--- Begin DATASET EXTRACT ---
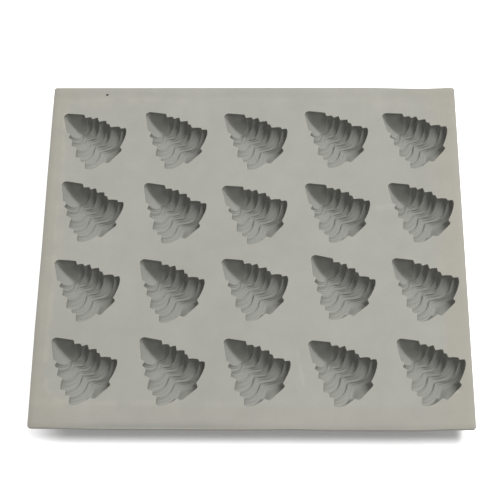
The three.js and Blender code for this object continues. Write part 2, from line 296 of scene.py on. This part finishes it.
def settle_order(piece):
    """Puts a piece's edges and faces in an order that is the same in each run, in edit mode."""
    mesh = bmesh.from_edit_mesh(piece.data)
    mesh.verts.index_update()
    count = len(mesh.verts)

    def by_points(part):
        first, second, *others = sorted(vertex.index for vertex in part.verts)
        return (first * count + second) * count + sum(others[:1])

    mesh.edges.sort(key=by_points)
    mesh.faces.sort(key=by_points)


def grow_rim(piece, rings, height, passes):
    """Extrudes a piece's open edge through rings, each a step outward and a drop below a height, in millimetres."""
    select_only(piece)
    bpy.ops.object.mode_set(mode='EDIT')
    mesh = bmesh.from_edit_mesh(piece.data)
    mesh.verts.index_update()
    start = [vertex.co.copy() for vertex in open_loop(mesh)]
    outward = []
    for before, after in zip(start[-1:] + start[:-1], start[1:] + start[:1]):
        along = after - before
        outward.append(Vector((along.y, -along.x, 0)).normalized())
    for _ in range(passes):
        outward = [(outward[i - 1] + 2 * outward[i] + outward[(i + 1) % len(outward)]).normalized()
                   for i in range(len(outward))]
    places = start
    for step, drop in rings:
        select_open_edge(piece)
        bpy.ops.mesh.extrude_edges_indiv()
        settle_order(piece)
        mesh = bmesh.from_edit_mesh(piece.data)
        nearest = KDTree(len(places))
        for i, place in enumerate(places):
            nearest.insert(place, i)
        nearest.balance()
        places = [Vector((place.x, place.y, (height - drop) * MM)) + way * step * MM
                  for place, way in zip(start, outward)]
        for vertex in mesh.verts:
            if vertex.select:
                vertex.co = places[nearest.find(vertex.co)[1]]
    bmesh.update_edit_mesh(piece.data)
    bpy.ops.object.mode_set(mode='OBJECT')
    return piece


# ---------------------------------------------------------------- one carved tree

def tree_point(along, across, depth):
    return Vector((across, TREE_LENGTH / 2 - along, SHEET_TOP - depth)) * MM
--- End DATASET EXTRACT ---
# TASK GOAL:
Return exactly the opening lines of the listing above, ending with the line that has "mesh.faces.sort(key=by_points)".

# FINISHED TASK:
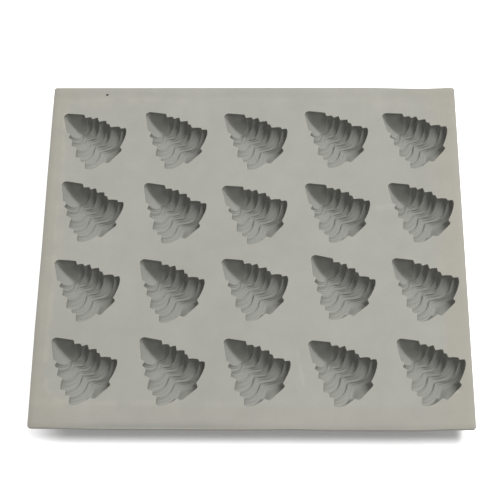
The three.js and Blender code for this object continues. Write part 2, from line 296 of scene.py on. This part finishes it.
def settle_order(piece):
    """Puts a piece's edges and faces in an order that is the same in each run, in edit mode."""
    mesh = bmesh.from_edit_mesh(piece.data)
    mesh.verts.index_update()
    count = len(mesh.verts)

    def by_points(part):
        first, second, *others = sorted(vertex.index for vertex in part.verts)
        return (first * count + second) * count + sum(others[:1])

    mesh.edges.sort(key=by_points)
    mesh.faces.sort(key=by_points)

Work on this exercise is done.